* [PROBLEM DETAILS]
Return the listing below word for word.

* [COLLECTED DATA]
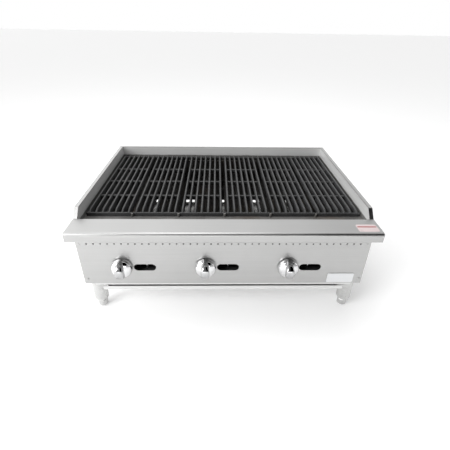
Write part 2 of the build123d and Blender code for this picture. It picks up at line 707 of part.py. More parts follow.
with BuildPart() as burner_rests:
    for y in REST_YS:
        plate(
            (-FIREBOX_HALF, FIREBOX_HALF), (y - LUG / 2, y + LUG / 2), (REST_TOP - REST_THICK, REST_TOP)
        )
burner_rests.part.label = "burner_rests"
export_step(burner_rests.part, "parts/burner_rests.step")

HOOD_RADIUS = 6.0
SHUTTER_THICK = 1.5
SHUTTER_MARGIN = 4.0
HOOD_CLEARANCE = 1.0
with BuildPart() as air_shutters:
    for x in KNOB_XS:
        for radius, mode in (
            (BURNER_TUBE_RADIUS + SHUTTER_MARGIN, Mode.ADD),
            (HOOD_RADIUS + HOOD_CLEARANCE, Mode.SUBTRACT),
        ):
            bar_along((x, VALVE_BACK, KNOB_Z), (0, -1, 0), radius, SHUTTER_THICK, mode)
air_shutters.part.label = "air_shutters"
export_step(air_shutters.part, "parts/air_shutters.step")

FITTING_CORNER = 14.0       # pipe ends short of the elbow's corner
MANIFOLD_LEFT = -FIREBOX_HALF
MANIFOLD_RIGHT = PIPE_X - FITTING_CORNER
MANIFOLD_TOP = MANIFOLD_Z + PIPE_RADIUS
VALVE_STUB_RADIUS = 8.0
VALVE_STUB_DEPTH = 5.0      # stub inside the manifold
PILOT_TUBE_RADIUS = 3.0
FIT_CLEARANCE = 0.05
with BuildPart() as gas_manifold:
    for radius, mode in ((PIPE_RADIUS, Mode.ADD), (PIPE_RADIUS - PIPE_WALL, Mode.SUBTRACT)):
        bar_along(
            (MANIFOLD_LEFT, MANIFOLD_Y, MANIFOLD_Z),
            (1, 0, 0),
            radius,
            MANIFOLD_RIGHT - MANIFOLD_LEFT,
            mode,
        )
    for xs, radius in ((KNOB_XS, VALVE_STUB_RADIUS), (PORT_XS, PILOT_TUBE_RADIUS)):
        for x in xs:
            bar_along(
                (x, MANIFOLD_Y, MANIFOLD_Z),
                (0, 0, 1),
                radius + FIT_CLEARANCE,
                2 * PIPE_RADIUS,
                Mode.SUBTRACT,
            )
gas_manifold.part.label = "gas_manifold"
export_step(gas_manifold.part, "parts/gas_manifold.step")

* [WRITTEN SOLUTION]
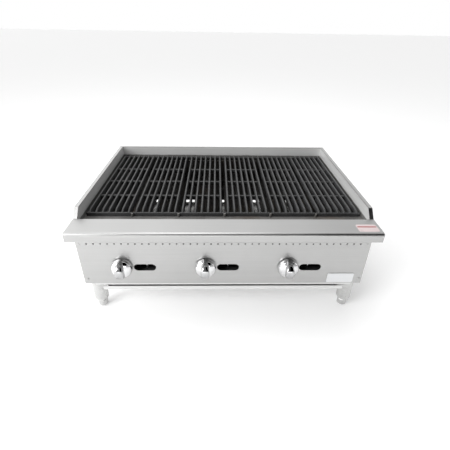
Write part 2 of the build123d and Blender code for this picture. It picks up at line 707 of part.py. More parts follow.
with BuildPart() as burner_rests:
    for y in REST_YS:
        plate(
            (-FIREBOX_HALF, FIREBOX_HALF), (y - LUG / 2, y + LUG / 2), (REST_TOP - REST_THICK, REST_TOP)
        )
burner_rests.part.label = "burner_rests"
export_step(burner_rests.part, "parts/burner_rests.step")

HOOD_RADIUS = 6.0
SHUTTER_THICK = 1.5
SHUTTER_MARGIN = 4.0
HOOD_CLEARANCE = 1.0
with BuildPart() as air_shutters:
    for x in KNOB_XS:
        for radius, mode in (
            (BURNER_TUBE_RADIUS + SHUTTER_MARGIN, Mode.ADD),
            (HOOD_RADIUS + HOOD_CLEARANCE, Mode.SUBTRACT),
        ):
            bar_along((x, VALVE_BACK, KNOB_Z), (0, -1, 0), radius, SHUTTER_THICK, mode)
air_shutters.part.label = "air_shutters"
export_step(air_shutters.part, "parts/air_shutters.step")

FITTING_CORNER = 14.0       # pipe ends short of the elbow's corner
MANIFOLD_LEFT = -FIREBOX_HALF
MANIFOLD_RIGHT = PIPE_X - FITTING_CORNER
MANIFOLD_TOP = MANIFOLD_Z + PIPE_RADIUS
VALVE_STUB_RADIUS = 8.0
VALVE_STUB_DEPTH = 5.0      # stub inside the manifold
PILOT_TUBE_RADIUS = 3.0
FIT_CLEARANCE = 0.05
with BuildPart() as gas_manifold:
    for radius, mode in ((PIPE_RADIUS, Mode.ADD), (PIPE_RADIUS - PIPE_WALL, Mode.SUBTRACT)):
        bar_along(
            (MANIFOLD_LEFT, MANIFOLD_Y, MANIFOLD_Z),
            (1, 0, 0),
            radius,
            MANIFOLD_RIGHT - MANIFOLD_LEFT,
            mode,
        )
    for xs, radius in ((KNOB_XS, VALVE_STUB_RADIUS), (PORT_XS, PILOT_TUBE_RADIUS)):
        for x in xs:
            bar_along(
                (x, MANIFOLD_Y, MANIFOLD_Z),
                (0, 0, 1),
                radius + FIT_CLEARANCE,
                2 * PIPE_RADIUS,
                Mode.SUBTRACT,
            )
gas_manifold.part.label = "gas_manifold"
export_step(gas_manifold.part, "parts/gas_manifold.step")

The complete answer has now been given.